The first time I felt like nursing school wasn't for me was when I failed my first nursing class. I had always been on the honor roll, and even cried when I got my first A- when I was a young child. Well, as you can imagine, I felt like my world was crumbling around me when I had failed and thought nursing school just wasn't for me. I had a couple of huge meltdowns and it made me question my abilities not only as a nurse and a student, but also as a person. But it ended up not being the end of the world. It actually ended up making me work much harder to prove that nursing is what I wanted to do with my life.

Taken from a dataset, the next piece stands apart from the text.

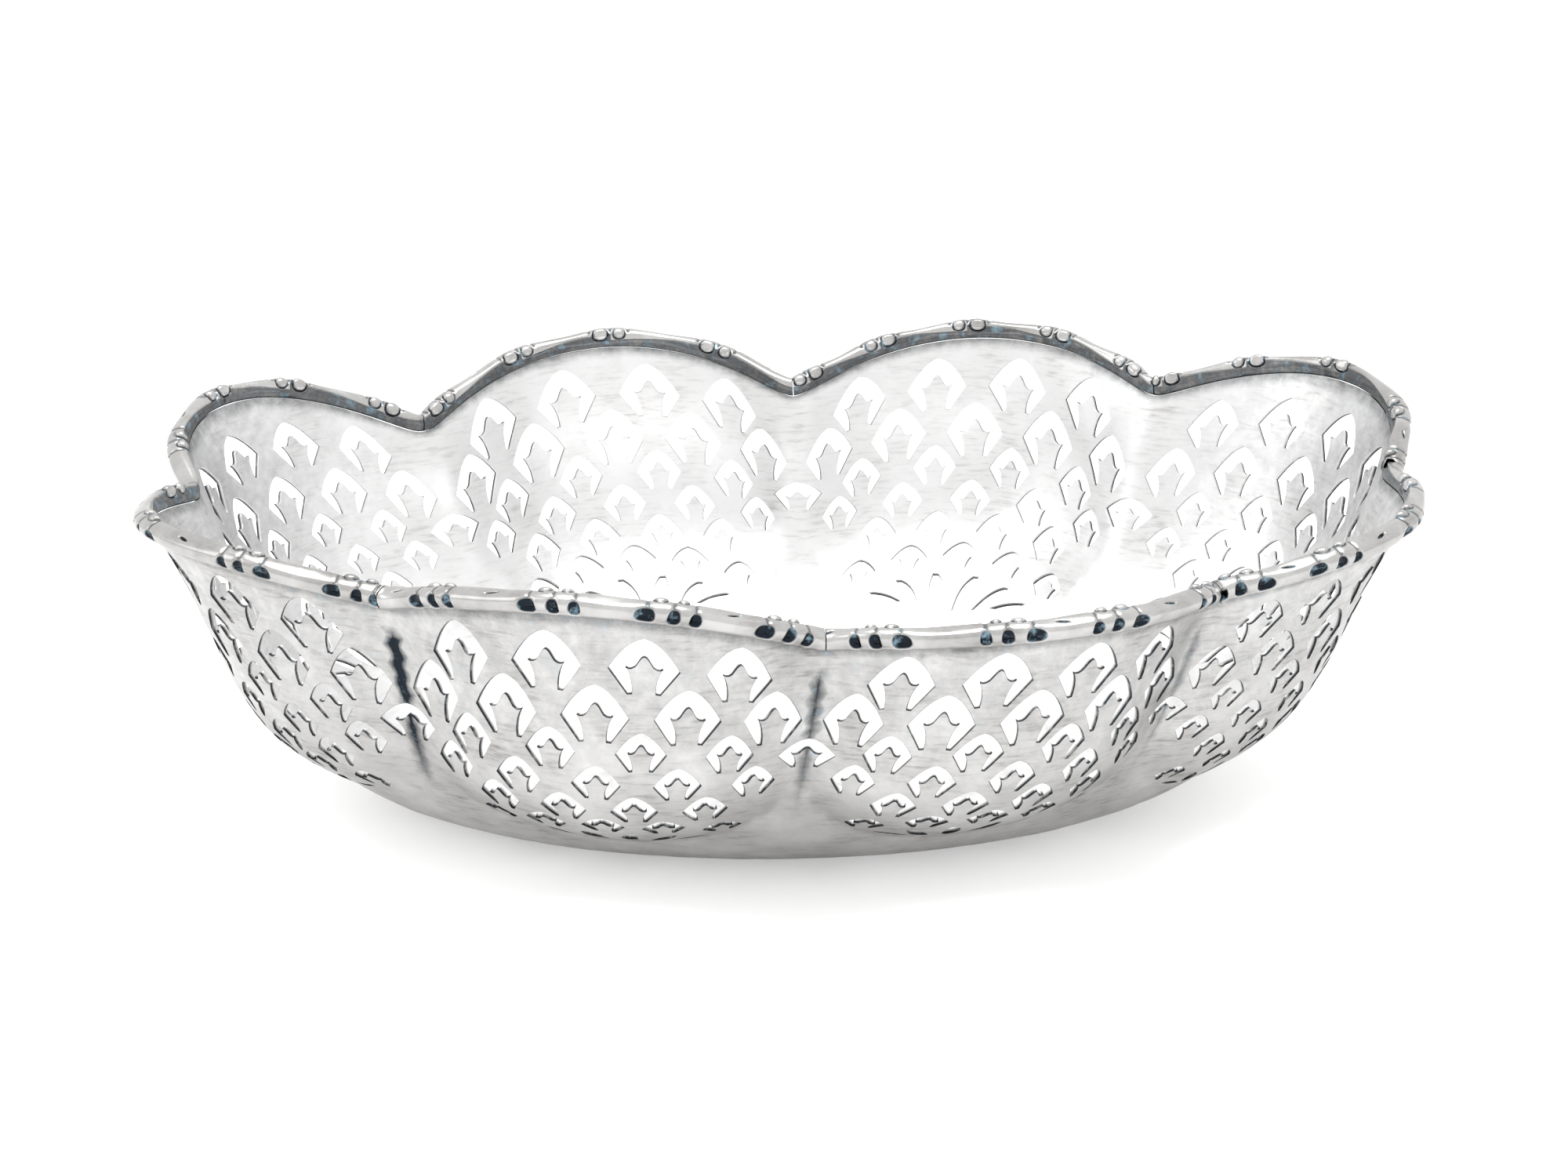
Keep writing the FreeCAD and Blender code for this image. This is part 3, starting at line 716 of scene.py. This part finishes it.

As I continued to work through balancing work and school, I met new people I would have never met if I hadn't been held back and was an overall great experience. I had an awesome clinical group that was very supportive of each other. But then, in my very last semester, during my very last clinical, I started to feel like giving up and wanted to walk away from nursing completely. I was only in a 2 year program, but it still kept me very busy, and at the end, I questioned if I was pursuing the right path. I went to class and clinical feeling defeated and depressed, not really feeling like I wanted to do it anymore. I wanted to have a different life, not one that was just balancing work, school, studying and sleep. It took a lot for me to get through the last part of school, and as I talked to my clinical group about my feelings, they helped me through it all. They didn't let me quit because in the end, that wasn't who I was nor what I really wanted. Nursing school can take a lot out of a person because it can be stressful. I had to remind myself numerous times why I wanted to become a nurse and had to look back quite a lot to see the progress I had made.

I do not know if feeling the way you do is normal, but I know for myself, it was something I was able to deal with and overcome. I graduated with honors only 6 months later than my original graduation date, and I have been working as a nurse for just over 3 years now. I am finishing my last semester for my BSN and am grateful I didn't give up. Are there hard days that make me wonder why I became a nurse? Sure! There are shifts that make it hard, patients that frustrate me, and other things in life that make me ponder different career paths, but then I think back to what lead me to nursing and it all humbles me back to a rational, humbling place.

I really hope my story helps you in some kind of way. I know nursing school can be very tough and overwhelming, and I really hope that you find the path you want in life. If you ever need to talk, you can message me. Just know...you are definitely not alone.